New York City. The Northside Festival. The music festival that celebrates all things Brooklyn is back for its 10th year. Throughout its run, Northside has served as the launchpad for artists such as Chance The Rapper, Neko Case, Zoe Kravitz, and Run The Jewels, and a chance for veteran acts such as Brian Wilson, Grandmaster Flash, and The Sun Ra Arkestra the opportunity to do intimate, once in a lifetime performances. This year’s lineup will feature Liz Phair (who will play her groundbreaking album Exile In Guyville in its entirety), Deerhoof, Mayaka McCraven, and Soccy Mommy, along with 300 other acts spread out over multiple venues in Williamsburg, Greenpoint and Bushwick. There will also be tech talks, panels, a day long block party and much more. Whether you are a fan of rock, R&B, hip hop, jazz and all things in between, Northside has your ticket. The Northside Fesitval runs June 7th through the 10th. You can also go to www.northsidefestival.com for tickets, a complete rundown of events and more information.

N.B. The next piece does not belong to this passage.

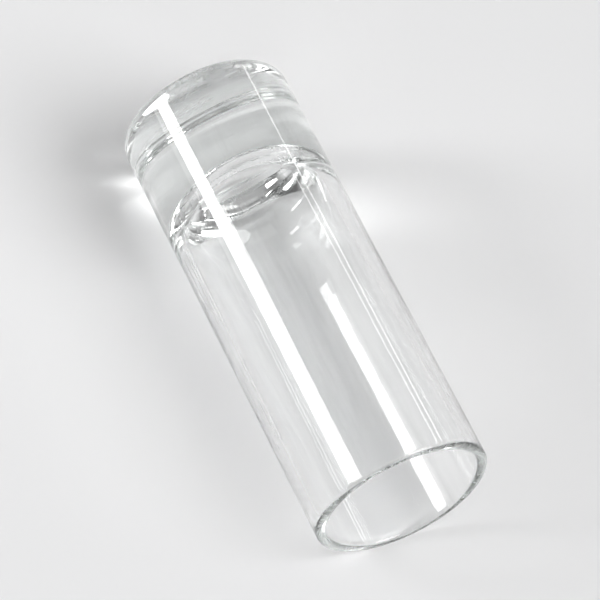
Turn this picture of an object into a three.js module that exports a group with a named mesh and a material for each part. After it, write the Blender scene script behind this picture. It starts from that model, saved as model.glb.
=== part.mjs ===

Los Angeles. Live Talks LA. The latest in the acclaimed talk series will feature writer/director/producer Judd Apatow interviewing photographer Mark Seliger about his latest book, Mark Seliger Photographs, which captures 30 years of some of his best portraiture. They will discuss process, the inspiration behind the work and much more. Given their creative arc and their cultural impact over the last three decades, this promises to be a discussion you don’t want to the miss. Live Talks LA with Mark Seliger and Judd Apatow will take place June 12th at the Ann & Jerry Moss Theatre. You can also go to www.livetalksla.org for tickets and additional information.